Of all the planets surrounded by rings, Saturn is the most famous. These planetary rings are massive enough that Galileo was able to see them using a simple telescope way back in 1610, though it wasn't until half a century later that another scientist was able to figure out what the "arms" Galileo saw actually were. NASA has since called them "the most recognized characteristic of any world in our solar system."

So how many rings does Saturn have, anyway? If you can see them from your backyard, there must be a lot, right?

Scientists don't know for sure exactly how many rings Saturn has. There are eight main, named ring groups that stretch across 175,000 miles, but there are far more than eight rings. These systems are named with letters of the alphabet, in order of their discovery. (Astronomers have known about ring groups A, B, and C since the 17th century, while others are newer discoveries. (The most recent was just discovered in 2009.)

The rings we can see in images of the planet—even high-resolution images—aren't single rings, per se, but are in fact comprised of thousands of smaller ringlets and can differ a lot in appearance, showing irregular ripples, kinks, and spokes. The chunky particles of ice that make up Saturn's rings vary in size from as small as a speck of dust to as large as a mountain.

While the gaps between Saturn's rings are small, the 26-mile-wide Keeler Gap is large enough to contain multiple moons, albeit very small ones. The largest ring system—the one discovered in 2009—starts 3.7 million miles away from Saturn itself and its material extends another 7.4 million miles out, though it's nearly invisible without the help of an infrared camera.

Researchers are still discovering new rings as well as new insights into the features of Saturn's already-known ring systems. In the early 1980s, NASA's Voyager missions took the first high-resolution images of Saturn and its rings, revealing previously unknown kinks in one of the narrower rings, known as the F ring. In 1997, NASA sent the Cassini orbiter to continue the space agency's study of the ringed planet, leading to the discovery of new rings, so faint that they remained unknown until Cassini's arrival in 2006. Before Cassini is sent to burn up in Saturn's atmosphere in September 2017, it's taking 22 dives through the space between the planet and its rings, bringing back new, up-close revelations about the ring system before the spacecraft dives to its death.
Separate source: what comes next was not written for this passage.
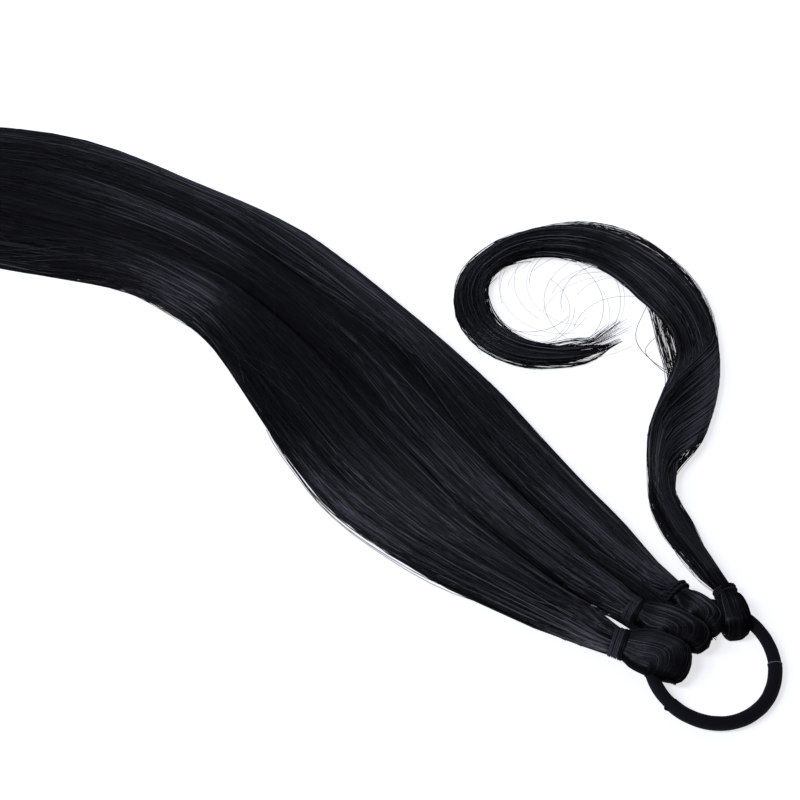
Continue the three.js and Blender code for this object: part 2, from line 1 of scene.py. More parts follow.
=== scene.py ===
import bpy
import numpy as np
from bpy.props import FloatProperty, FloatVectorProperty, IntProperty, PointerProperty
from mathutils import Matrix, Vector


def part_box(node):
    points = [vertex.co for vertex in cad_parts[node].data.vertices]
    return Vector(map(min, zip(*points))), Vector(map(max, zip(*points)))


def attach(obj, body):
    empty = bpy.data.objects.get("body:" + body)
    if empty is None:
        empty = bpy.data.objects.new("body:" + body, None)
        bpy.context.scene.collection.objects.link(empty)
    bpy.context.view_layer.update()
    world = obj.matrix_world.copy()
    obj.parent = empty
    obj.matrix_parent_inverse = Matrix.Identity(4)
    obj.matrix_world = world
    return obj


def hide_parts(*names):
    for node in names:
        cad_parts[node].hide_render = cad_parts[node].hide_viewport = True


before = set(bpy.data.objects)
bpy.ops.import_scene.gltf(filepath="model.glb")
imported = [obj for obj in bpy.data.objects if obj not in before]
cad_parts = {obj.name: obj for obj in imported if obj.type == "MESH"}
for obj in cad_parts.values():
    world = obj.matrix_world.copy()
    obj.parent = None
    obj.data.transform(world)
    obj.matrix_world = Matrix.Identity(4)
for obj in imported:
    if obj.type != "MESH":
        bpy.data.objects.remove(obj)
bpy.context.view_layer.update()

bl_info = {
    "name": "Ponytail hairpiece",
    "version": (1, 0, 0),
    "blender": (4, 2, 0),
    "location": "View3D > Sidebar > Hairpiece",
    "description": "Hair, bindings and covered elastic of a ponytail hairpiece lying on a table",
    "category": "Add Mesh",
}

# Sizes in millimetres, as in the part's own source
MM = 0.001
RING_RADIUS = 22.2
CORD_RADIUS = 2.3
SHEATH = 0.2
CLEARANCE = 0.3
LOOP_LAYER = 3.6
LOOP_LENGTH = 28.0
NECK_WIDTH = 9.8
NECK_HEIGHT = 9.0
NECK_PARTING = 2.1
THREAD_THICKNESS = 1.0
ROPE_THICKNESS = 1.7
TAIL_LENGTH = 480.0
TAIL_WIDTH = 85.0
TAIL_HEIGHT = 17.0
WRAP_LENGTH = 332.0
WRAP_WIDTH = 22.0
WRAP_HEIGHT = 9.0

RING_RISE = LOOP_LAYER + CLEARANCE - SHEATH
LOOP_HEIGHT = 2 * (LOOP_LAYER + CLEARANCE) + 2 * CORD_RADIUS
NECK_PITCH = NECK_WIDTH + 2 * (THREAD_THICKNESS + CLEARANCE) + NECK_PARTING

# The ring's centre in the frame: its box is a little off centre because of the nub.
RING_BOX_OFFSET = np.array([0.038, -0.180])
SIDE_STEP = 0.06
CROWN_DROP = 0.2
VALLEY_HEIGHT = 0.86
LOOP_FLATNESS = 1.25
WRAP_WAIST = 0.3
NOSE_START = 0.94

# A UV map counts in centimetres; neighbouring strands lie this far apart on it, so that their patterns
# differ. A strand is a tube of three sides.
CM = 0.1
STRAND_PATTERN_STEP = 0.731
STRAND_SIDES = 3
SHADE_STRENGTH = 0.75
PARTING_REACH = 2.5
PARTING_DIP = 0.6
TAIL_SEED = 40
WRAP_SEED = 50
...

Though it's certainly possible to see Saturn's rings without any fancy equipment, using a low-end telescope at your house, that doesn't mean you always can. It depends on the way the planet is tilted; if you're looking at the rings edge-on, they may look like a flat line or, depending on the magnification, you might not be able to see them at all. However, 2017 happens to be a good year to see the sixth planet, so you're in luck.